If your power is currently delivered by a utility company, your system will almost certainly be able to take advantage of net metering. Homes served by municipal electric plants, however, may not be, so research eligibility before moving forward.

SRECs are certificates representing the environmental benefits generated by your solar system. They can be sold to companies looking to meet regulations, boost their green credentials, or offset their carbon emissions.

An 8-kilowatt system could produce as many as 10 SRECs per year and, though prices fluctuate, one SREC can sell for well over $200. While homeowners can sell their SRECs on their own, many choose to work with aggregation companies, which pool many SRECs and then sell them on behalf of their members.

Once you understand the financial basics, it is time to start shopping for an installer. If you are interested in the Mass. Solar Loan program, start with its list of prequalified businesses. Make sure to contact several installers. But limit your search to companies that are solar specialists, rather than roofers or general contractors who have added solar to their menu of services.
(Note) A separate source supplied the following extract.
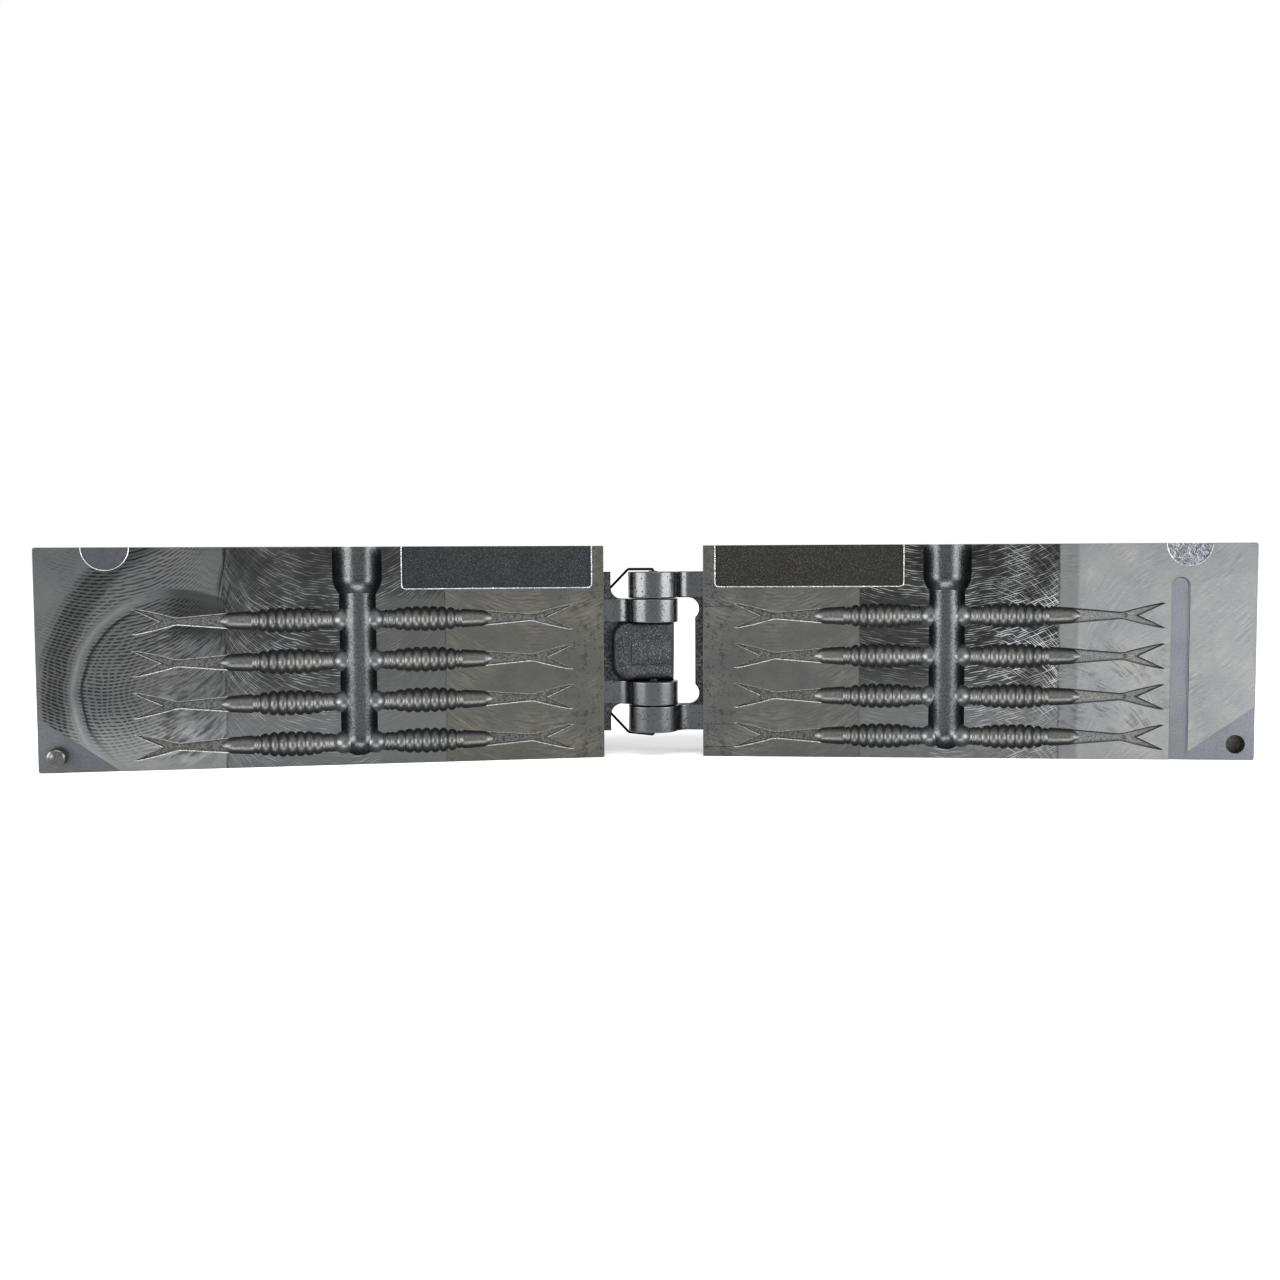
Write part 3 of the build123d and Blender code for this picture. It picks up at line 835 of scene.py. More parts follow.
@dataclass(frozen=True)
class LureShape:
    """One lure, round about its own axis, and its ball-ended gate; distances run from the runner's centre."""

    gate_centre: float = 5.2
    gate_radius: float = 3.85
    gate_sink: float = 1.3
    neck_start: float = 6.0
    neck_radius: float = 2.75
    rib_first: float = 13.9
    rib_pitch: float = 2.97
    rib_count: int = 7
    crest_radius: float = 4.2
    end_shrink: float = 0.55
    groove_depth: float = 0.8
    waist_radius: float = 2.55
    small_rib_radius: float = 3.0
    small_rib_length: float = 1.6
    shoulder_length: float = 0.8
    smooth_start: float = 3.1
    smooth_end: float = 2.7
    body_end: float = 46.0
    end_length: float = 4.4
    end_radius: float = 0.75
    lip: float = 0.16
    neck_ribs: Pair = (9.6, 11.15)
    neck_rib_rise: float = 0.34
    neck_rib_width: float = 0.42
    plain_start: float = 33.21
    neck_step: float = 0.22
    plain_step: float = 0.3
    stations_per_rib: int = 10

    def radius(self, distance: np.ndarray) -> np.ndarray:
        """Radius along the lure.

        The body runs straight between its valleys, and each rib adds a rounded lobe to it, one minus the
        2.4th power of the distance from the rib's middle over half a pitch. The end falls away with the
        2.3rd power of the distance along it.
        """
        ribs = np.arange(self.rib_count)
        middle = (self.rib_count - 1) / 2
        crests = self.crest_radius - self.end_shrink * np.abs((ribs - middle) / middle) ** 3
        centres = self.rib_first + self.rib_pitch * ribs
        valleys = centres - self.rib_pitch / 2
        small_start = valleys[-1] + self.rib_pitch
        small_end = small_start + self.small_rib_length
        shoulder = small_end + self.shoulder_length
        taper = self.body_end - self.end_length
        at = [self.neck_start, *valleys, small_start, small_end, shoulder, taper]
        base = [self.neck_radius, *(crests - self.groove_depth), self.waist_radius, self.waist_radius]
        base += [self.smooth_start, self.smooth_end]
        radius = np.interp(distance, at, base)
        for centre, crest in zip(centres, crests):
            off = np.abs(distance - centre) / (self.rib_pitch / 2)
            lobe = np.clip(1 - off**2.4, 0, None)
            radius += lobe * (crest - np.interp(centre, at, base))
        off = np.abs(distance - (small_start + small_end) / 2) / (self.small_rib_length / 2)
        radius += np.clip(1 - off**2, 0, None) * (self.small_rib_radius - self.waist_radius)
        for neck_rib in self.neck_ribs:
            radius += self.neck_rib_rise * np.exp(-(((distance - neck_rib) / self.neck_rib_width) ** 2))
        over = np.clip((distance - taper) / self.end_length, 0, 1)
        radius -= (self.smooth_end - self.end_radius) * over**2.3
        return radius

    def gate(self, centre: Pair, relief: float, roof: float) -> Shell:
        """Ball-ended pocket sunk square into the face: a circle goes straight down, then draws in as a
        quarter circle, its depth by the sine and its inset by one minus the cosine.

        Args:
            centre: place of the pocket as (u, z).
            relief: depth at which the shown face lies.
            roof: height of the cutter above the parting plane.

        Returns:
            The closed shell.
        """
        turn = np.radians(np.linspace(6.0, 86.0, 13))
        deep = self.gate_sink + self.gate_radius * np.sin(turn)
        drawn = self.gate_radius * (1 - np.cos(turn))
        levels = [(-roof, -self.lip), (relief, -self.lip), (relief + 0.2, 0.0), (self.gate_sink, 0.0)]
        levels += list(zip(deep.tolist(), drawn.tolist()))
        return stacked(arc(centre, self.gate_radius, 0, 352.5, 48), levels, Axis.DEPTH)

    def stations(self) -> np.ndarray:
        """Distances at which the lure is cut, closer over the ribs and the tapered end."""
        neck = np.arange(self.neck_start, self.rib_first - self.rib_pitch / 2, self.neck_step)
        pitches = np.arange(self.rib_count * self.stations_per_rib) / self.stations_per_rib
        ribs = self.rib_first + self.rib_pitch * (pitches - 0.5)
        rest = np.arange(self.plain_start, self.body_end - self.end_length, self.plain_step)
        taper = self.body_end - self.end_length * np.linspace(1, 0, 16)
        return np.unique(np.round(np.concatenate([neck, ribs, rest, taper]), 4))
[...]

Ask vendors questions until you are completely satisfied with the answers, Kimbis said. He recommended asking how many systems the company has installed in your area, and requesting at least three references.

A potential installer should provide detailed cost estimates, including expected annual production, available incentives, and projections of how long the system should take to pay for itself. Be wary of companies that offer vague assurances instead of hard numbers.
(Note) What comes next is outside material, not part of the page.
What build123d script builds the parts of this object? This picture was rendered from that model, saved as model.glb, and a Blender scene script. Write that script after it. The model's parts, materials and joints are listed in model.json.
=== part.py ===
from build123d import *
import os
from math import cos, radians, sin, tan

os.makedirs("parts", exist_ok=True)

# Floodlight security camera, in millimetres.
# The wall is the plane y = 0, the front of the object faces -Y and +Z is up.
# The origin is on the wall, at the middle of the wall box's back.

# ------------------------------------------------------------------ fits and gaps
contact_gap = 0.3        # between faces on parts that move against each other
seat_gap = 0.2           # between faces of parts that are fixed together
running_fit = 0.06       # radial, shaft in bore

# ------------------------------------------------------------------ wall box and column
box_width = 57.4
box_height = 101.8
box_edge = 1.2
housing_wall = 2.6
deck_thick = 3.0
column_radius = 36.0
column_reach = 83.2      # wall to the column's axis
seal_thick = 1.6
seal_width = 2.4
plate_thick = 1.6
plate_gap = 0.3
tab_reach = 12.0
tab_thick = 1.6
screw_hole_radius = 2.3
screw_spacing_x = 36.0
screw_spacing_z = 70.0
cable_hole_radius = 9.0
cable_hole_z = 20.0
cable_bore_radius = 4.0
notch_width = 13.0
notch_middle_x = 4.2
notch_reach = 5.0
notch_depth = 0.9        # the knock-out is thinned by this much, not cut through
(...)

An installer also should arrange for local inspections, connections to the utility, and the paperwork involved in signing you up to receive SRECs.

Finally, once you’ve chosen a company, be prepared to wait. Solar is becoming so popular that there will probably be a delay before you can schedule installation.

“Crews might be scheduling six, eight, 10 weeks out,” Belden said. “There’s a lot of solar activity going on in the state.”